— Start of STORED RECORDS —

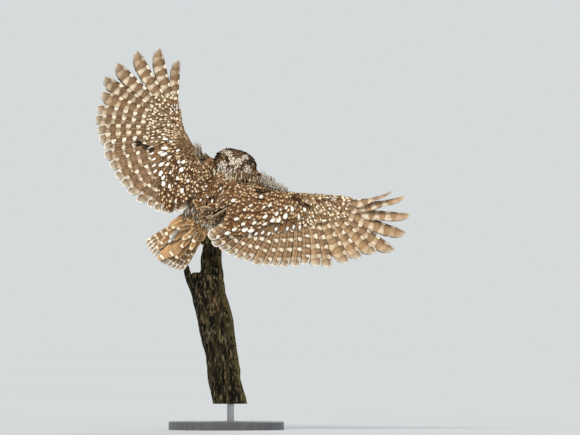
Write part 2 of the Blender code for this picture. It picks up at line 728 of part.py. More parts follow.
def make_tail():
    axis = unit(TAIL_AXIS)
    sideways = square_to(np.array(TAIL_SIDEWAYS), axis)
    normal = np.cross(sideways, -axis)
    start = body_point(*TAIL_ROOT)

    def place(side, along, lift):
        return start + side * sideways + along * axis + lift * normal

    rings = []
    for along, wide, deep, lift in ((-16, 12, 11, -2), (-2, 13, 10, -2), (12, 11.5, 7, -2), (24, 9, 4, -1.6)):
        rings.append(ring_of(place(0, along, lift), sideways * wide, normal * deep, 12))
    tail = solid("tail", loft(rings))
    pieces = []

    def tail_vane(turn, side, begin, length, lift, webs, lead_side, tilt):
        heading = axis * math.cos(math.radians(turn)) + sideways * math.sin(math.radians(turn))
        root = place(side, begin, lift * 0.8)
        tip = place(side, begin, lift) + heading * length - normal * 1.5
        middle = (root + tip) / 2 + normal * 1.5
        lead = square_to(sideways * lead_side, heading)
        outer, inner = webs
        widths = [(0, outer * 0.3, inner * 0.3), (0.35, outer * 0.85, inner * 0.85),
                  (0.85, outer, inner), (1, outer * 0.45, inner * 0.45)]
        shape = vane(root, middle, tip, normal, lead, widths, [tilt] * len(widths))
        pieces.append(solid("vane", shape))

    for number in range(TAIL_FEATHERS):
        from_middle = number - (TAIL_FEATHERS - 1) / 2
        right = from_middle > 0
        order = int(abs(from_middle))
        share = from_middle / (TAIL_FEATHERS / 2 - 0.5)
        turn, length, room = TAIL_SIDES[right]
        lift = 0.0 if order == 0 else -1.3 - 0.35 * (order - 1)
        lift -= (0.8 if order == 0 else 0.5) if right else 0.0
        webs = (7.2, 7.2) if order == 0 else (5.0, 9.5)
        reach = TAIL_LENGTH + (length - TAIL_LENGTH) * share ** 2
        tail_vane(turn * share, from_middle * room, 0, reach, lift, webs, 1 if right else -1,
                  0 if order == 0 else 5)
    for number in range(5):
        from_middle = number - 2
        lift = 3.6 - 0.6 * abs(from_middle) - (0.4 if from_middle > 0 else 0)
        tail_vane(from_middle * 7, from_middle * 3.6, 2, 34 - 2 * abs(from_middle), lift, (6.5, 6.5),
                  1 if from_middle > 0 else -1, 4)
    for number in range(3):
        from_middle = number - 1
        lift = -7.0 + 0.8 * abs(from_middle)
        tail_vane(from_middle * 9, from_middle * 6.5, 4, 33, lift, (7.5, 7.5),
                  1 if from_middle > 0 else -1, -3)
    union(tail, pieces)
    carve(tail, [solid("cut", torso_shape(GAP))])


# Stick

def stick_shape(stations, seed, grow=0.0):
    rings = []
    for up, side, wide in stations:
        ring = []
        for step in range(STICK_SIDES):
            angle = 2 * math.pi * step / STICK_SIDES
            bark = BARK_DEPTH * (math.sin(3 * angle + up * 0.05 + seed) * 0.5
                                 + math.sin(7 * angle - up * 0.11 + 2 * seed) * 0.5) * min(1.0, wide / 14)
            reach = wide + bark + grow
            ring.append(BODY_CENTRE + np.array([side + reach * math.cos(angle),
                                                STICK_AWAY + 0.9 * reach * math.sin(angle), up]))
        rings.append(np.array(ring))
    rings[0] = rings[0] + np.array([0, 0, grow])
    rings[1] = rings[1] + np.array([0, 0, grow * 0.7])
    return loft(rings)


def make_stick():
    stick = solid("perch", stick_shape(TRUNK, TRUNK_BARK), "bark")
    union(stick, [solid("prong", stick_shape(PRONG, PRONG_BARK), "bark")])


# Legs and feet

def thigh_shape(leg, grow=0.0):
    hip = BODY_CENTRE + np.array(leg["hip"], float)
    ankle = BODY_CENTRE + np.array(leg["ankle"], float)
    radii = (9.5, 10.5, 8.5, 6.2, 4.8, 2.6)
    places = (0, 0.3, 0.6, 0.85, 1.0, 1.12)
    path = [hip + (ankle - hip) * place for place in places]
    return limb(path, [radius + grow for radius in radii], 12)


def toe_path(foot, turn):
    """Along the top of the stick from the middle of the foot, then down over its rim."""
    angle = math.radians(turn)
    outward = np.array([math.sin(angle), math.cos(angle), 0.0])
    path = []
    for share in (0, 0.25, 0.5, 0.75, 1):
        drop = -0.6 + 10.5 * max(0.0, share - 0.35) ** 1.7
        path.append(foot + outward * TOE_LENGTH * share - np.array([0, 0, drop]))
    return path


def toe_shapes(leg):
    foot = BODY_CENTRE + np.array(leg["foot"], float)
    radii = [TOE_RADIUS * swell for swell in (1.1, 1, 1.05, 0.92, 0.78)]
    return [limb(toe_path(foot, turn), radii, TOE_SIDES) for turn in leg["toes"]]


def claw_shape(foot, turn):
    path = toe_path(foot, turn)
    heading = unit(path[-1] - path[-2])
    start = path[-1] + heading * GAP
    middle = start + heading * CLAW_LENGTH * 0.55
    tip = start + heading * CLAW_LENGTH * 0.45 - np.array([0, 0, CLAW_LENGTH * 0.75])
    curve = [bezier(start, middle, tip, share) for share in (0, 0.3, 0.6, 0.85, 1)]
    return limb(curve, (1.7, 1.4, 1.0, 0.6, 0.25), 6)


def shank_shape(leg, grow=0.0):
    ankle = BODY_CENTRE + np.array(leg["ankle"], float)
    foot = BODY_CENTRE + np.array(leg["foot"], float)
    heading = unit(foot - ankle)
    end = foot - heading * (PAD_RADIUS - SHANK_SINK) + heading * grow
    return limb([ankle, (ankle + foot) / 2, end], (4.6 + grow, 3.8 + grow, 3.4 + grow), 10)


def make_leg(name):
    leg = LEGS[name]
    foot = BODY_CENTRE + np.array(leg["foot"], float)
    thigh = solid(f"thigh_{name}", thigh_shape(leg))
    carve(thigh, [solid("cut", torso_shape(GAP)), solid("cut", tail_guard())])
    shank = solid(f"tarsus_{name}", shank_shape(leg))
    carve(shank, [solid("cut", thigh_shape(leg, GAP))])
    grip = solid(f"foot_{name}", ball(foot, PAD_RADIUS, 12, 6), "toe")
    union(grip, [solid("toe", shape) for shape in toe_shapes(leg)])
    carve(grip, [solid("cut", stick_shape(TRUNK, TRUNK_BARK, GAP)), solid("cut", shank_shape(leg, GAP))])
    for number, turn in enumerate(leg["toes"]):
        claw = solid(f"claw_{name}_{number + 1}", claw_shape(foot, turn), "claw")
        carve(claw, [solid("cut", stick_shape(TRUNK, TRUNK_BARK, GAP))])


def tail_guard():
    """The space of the tail's root, which the thighs keep clear of."""
    axis = unit(TAIL_AXIS)
    start = body_point(*TAIL_ROOT)
    return limb([start - axis * 20, start + axis * 30], (15, 12), 12)


# Stand

def make_stand():
    foot_up, foot_side, _ = TRUNK[-1]
    under = BODY_CENTRE + np.array([foot_side, STICK_AWAY, foot_up])
    low = np.array([under[0], under[1], BASE_HEIGHT + GAP])
    high = np.array([under[0], under[1], under[2] - GAP])
    wide, deep = np.array([ROD_RADIUS, 0, 0]), np.array([0, ROD_RADIUS, 0])
    solid("stand_rod", loft([ring_of(low, wide, deep, 24), ring_of(high, wide, deep, 24)]), "rod")
    rings = []
    for up, inset in ((0, 0.0), (BASE_HEIGHT - BASE_BEVEL, 0.0), (BASE_HEIGHT, BASE_BEVEL)):
        radius = BASE_RADIUS - inset
        rings.append(ring_of(np.array([0, 0, up]), np.array([radius, 0, 0]), np.array([0, radius, 0]), 48))
    solid("stand_base", loft(rings), "stand")


def main():
    for thing in list(bpy.data.objects):
        bpy.data.objects.remove(thing)
    solid("torso", torso_shape())
    solid("neck", neck_shape())
    make_head()
    for name in ("left", "right"):
        make_wing(name)
        make_leg(name)
    make_tail()
    make_stick()
    make_stand()


main()
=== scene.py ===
"""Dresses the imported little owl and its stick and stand, and adds the floor, the lights and the camera.

Lengths are in millimetres and angles in degrees; meshes are written in metres. X runs to the viewer's right,
Y away from the viewer and Z up, from the middle of the base's underside.
"""

import math

import bpy
import numpy as np
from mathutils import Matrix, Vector, noise
from mathutils.bvhtree import BVHTree


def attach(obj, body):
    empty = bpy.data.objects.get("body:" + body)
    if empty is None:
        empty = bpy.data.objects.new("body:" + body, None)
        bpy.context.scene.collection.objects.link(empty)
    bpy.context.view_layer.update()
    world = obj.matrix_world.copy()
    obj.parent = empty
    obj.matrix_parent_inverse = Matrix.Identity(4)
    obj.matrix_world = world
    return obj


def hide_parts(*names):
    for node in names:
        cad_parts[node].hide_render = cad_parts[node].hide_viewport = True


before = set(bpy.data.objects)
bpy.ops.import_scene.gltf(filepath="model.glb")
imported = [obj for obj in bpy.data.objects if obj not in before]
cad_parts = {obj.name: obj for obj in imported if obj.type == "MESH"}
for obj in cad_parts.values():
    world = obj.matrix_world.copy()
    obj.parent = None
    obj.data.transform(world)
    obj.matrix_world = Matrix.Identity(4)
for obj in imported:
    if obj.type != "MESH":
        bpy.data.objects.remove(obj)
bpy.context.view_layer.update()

MM = 0.001
DRAW = np.random.default_rng(7)

# Sizes shared with the solids. TORSO_RINGS holds places ahead of the body's middle with half breadths and
# half depths, WING_CORE spans with chords and thicknesses, LEGS joints and the directions of the toes, and
# TRUNK and PRONG heights with places to the side and radii.

BODY_CENTRE = np.array([-9.0, -18.0, 332.0])
BODY_FORWARD = (0.557, 0.233, 0.797)
BODY_RIGHT = (0.828, -0.227, -0.513)
TORSO_RINGS = ((-53, 5, 4), (-49, 13, 11), (-41, 20, 17), (-27, 26, 22), (-10, 29, 25),
               (6, 30, 26.5), (17, 29, 26), (24, 27, 24.5))
HEAD_AT = np.array([21.5, 11.0, 44.5])
HEAD_ROLL = 16
HEAD_PITCH = 8
HEAD_HALF_WIDTH = 32
HEAD_HALF_HEIGHT = 22.5
HEAD_BACK = 26
HEAD_FRONT = 21
HEAD_SQUARENESS = 2.35
HEAD_UNDERSIDE = 14.7
EYE_RADIUS = 8.0
EYE_AT = (12.6, 11.4, 2.0)
EYE_SPREAD = 13
SHOULDER = (24, 24, 10)
WING_SPAN = (0.835, 0.44, -0.33)
PRIMARIES = 10
FLIGHT_FEATHERS = 22
ELBOW_SPAN = 38
WRIST_SPAN = 84
HAND_SPAN = 123
ELBOW_CHORD = 36
WING_CORE = ((-14, 44, 12), (0, 48, 14), (20, 47, 13), (40, 43, 12), (60, 33, 10), (80, 24, 8.5),
             (100, 17, 7), (118, 12, 5.4), (129, 8, 3.6))
WING_ROOT_REACH = 54
FEATHER_TILT = 10
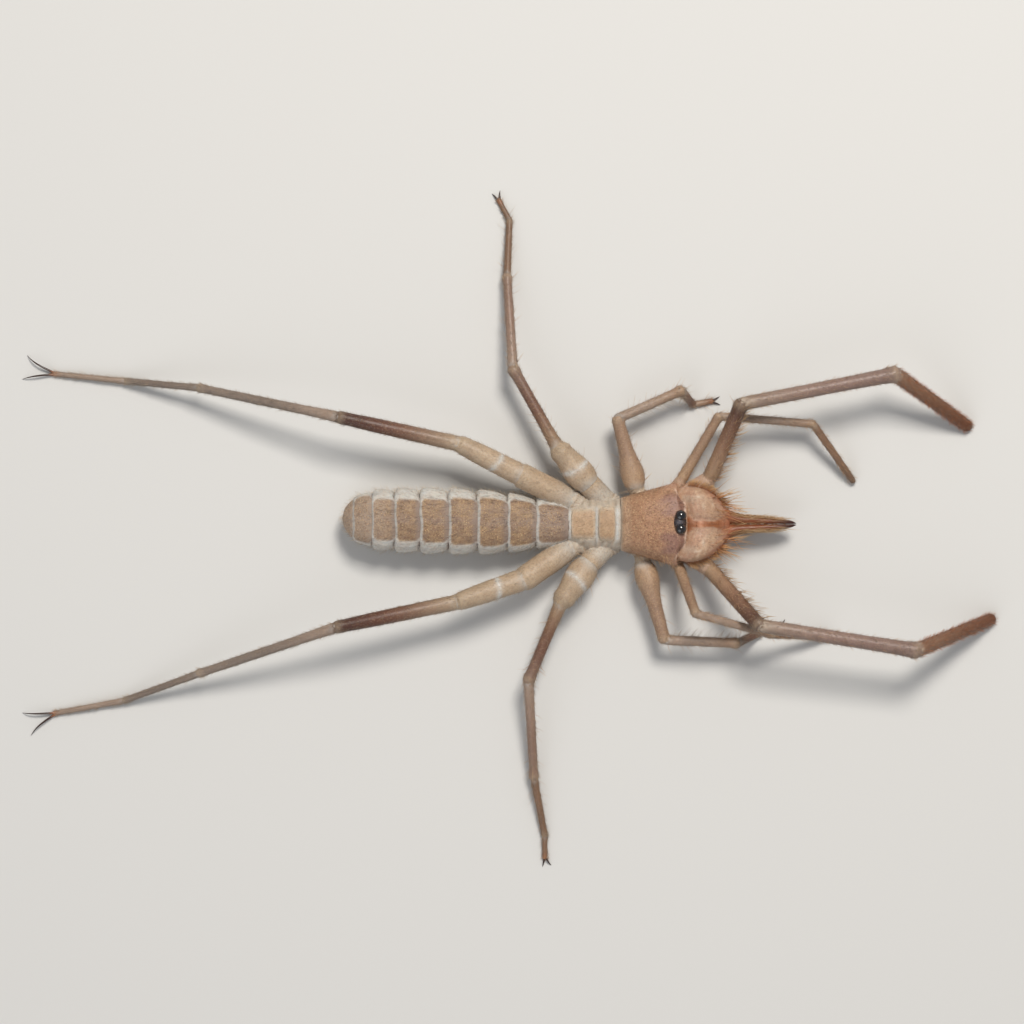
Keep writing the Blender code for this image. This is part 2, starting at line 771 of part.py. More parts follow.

— End of STORED RECORDS —

WHAT TO WORK ON. The lines to extract from the data above begin with the line containing "radius, 0]), 48))" and end with the line containing "import math". Extract them exactly, including both.

FULL ANSWER.
        rings.append(ring_of(np.array([0, 0, up]), np.array([radius, 0, 0]), np.array([0, radius, 0]), 48))
    solid("stand_base", loft(rings), "stand")


def main():
    for thing in list(bpy.data.objects):
        bpy.data.objects.remove(thing)
    solid("torso", torso_shape())
    solid("neck", neck_shape())
    make_head()
    for name in ("left", "right"):
        make_wing(name)
        make_leg(name)
    make_tail()
    make_stick()
    make_stand()


main()
=== scene.py ===
"""Dresses the imported little owl and its stick and stand, and adds the floor, the lights and the camera.

Lengths are in millimetres and angles in degrees; meshes are written in metres. X runs to the viewer's right,
Y away from the viewer and Z up, from the middle of the base's underside.
"""

import math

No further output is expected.